With the new VoIP service from Emobile Jajah works exactly the same way. But at least nobody has to pay double for a phone call.

Monday, March 19, 2007

CeBIT 2007 is better than expected

Many critics had said that CeBIT is out of date and that it had lost ground to the Consumer Electronics Show (CES) in Las Vegas and the 3GSM World Congress in Barcelona, which have been held some weeks before. But Hanover's CeBIT is still the world's largest computer expo. After half of the time CeBIT has ten per cent more visitors than last year and to me it was more interesting to me than ever. Maybe because of the technological promises that at last have been accomplished after years of cheap talk.

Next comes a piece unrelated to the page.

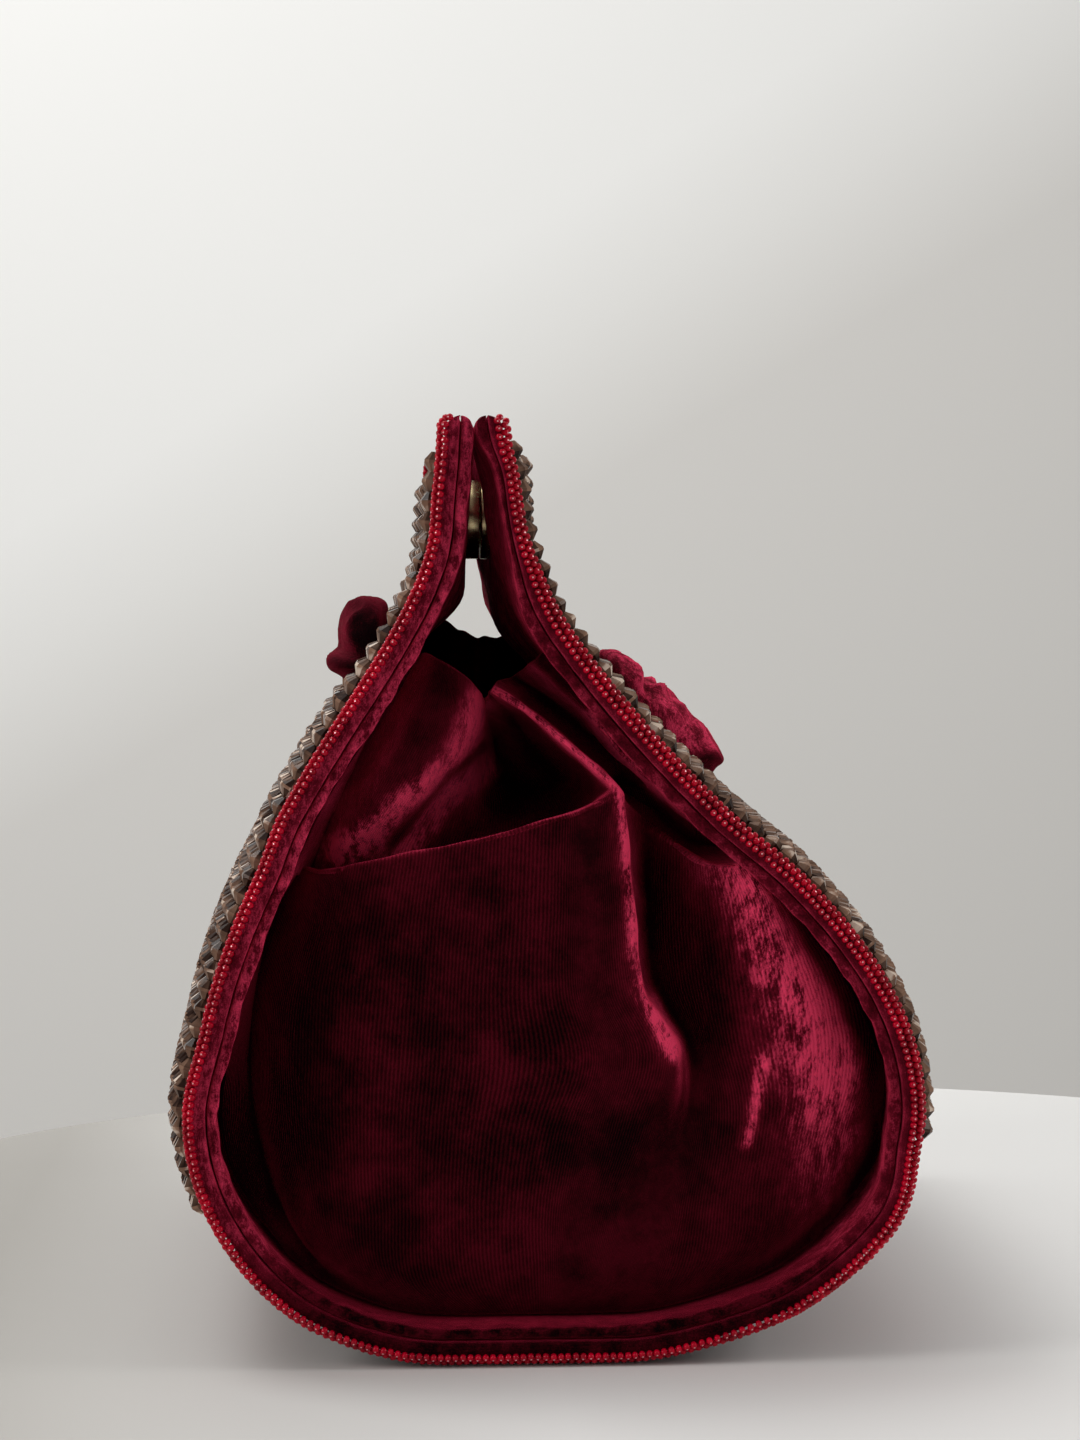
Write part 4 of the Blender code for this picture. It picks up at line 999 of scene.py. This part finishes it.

It started with Vodafone's and T-Mobile's presentation of Europe's fastest 3G internet access for laptops and mobile phones: The new network combines High-Speed Downlink Packet Access (HSDPA) and High Speed Uplink Packet Access Technology (HSUPA). So it can deliver download speeds of up to 7.2 Mbits/s and uploads of up to 1.45 Mbits/s. That's faster than most classic DSL rates. I was impressed to see a 100 Megabyte FTP download to a laptop taking only 2:45 minutes. „The new HSDPA is at least seven times faster than every 3G internet access you get in the US“, said Vodafone spokesman Jens Kürten to me. „We will roll it out in Germany in the next months.“ Vodafone's 3G network covers already over 2,000 cities in Germany with data transmission rates of up to 1.8 Mbits/s. Faster transmission rates of up to 3.6 MBits/s are available in all major cities and 7.2 Mbit/s will follow soon.

But while Kürten sees it more as a replacement for fixed line internet access and Wifi hotspots on laptops Samsung presented already a tiny mobile phone which really can make use of such amazing speeds. The F700 looks from outside very similar to Apple's iPhone and has the size of a normal cell phone. But when you slide it open there is an entire keyboard for writing e-mails and chat messages. Unfortunately the interest in the phone was so big at CeBIT that the F700 had to be held behind glass and I could not check out the download speeds. Hopefully with devices like this the mobile network operators keep in mind what Germany's head of state, chancellor Angela Merkel, told them in their CeBIT opening speach: to bring down their prices. „You get more clients when you make it cheaper“, she said to more than 2000 IT managers. Many cell phone companies still charge more than 9 Euro per Megabyte and wonder why the mobile internet usage isn't higher among their clients.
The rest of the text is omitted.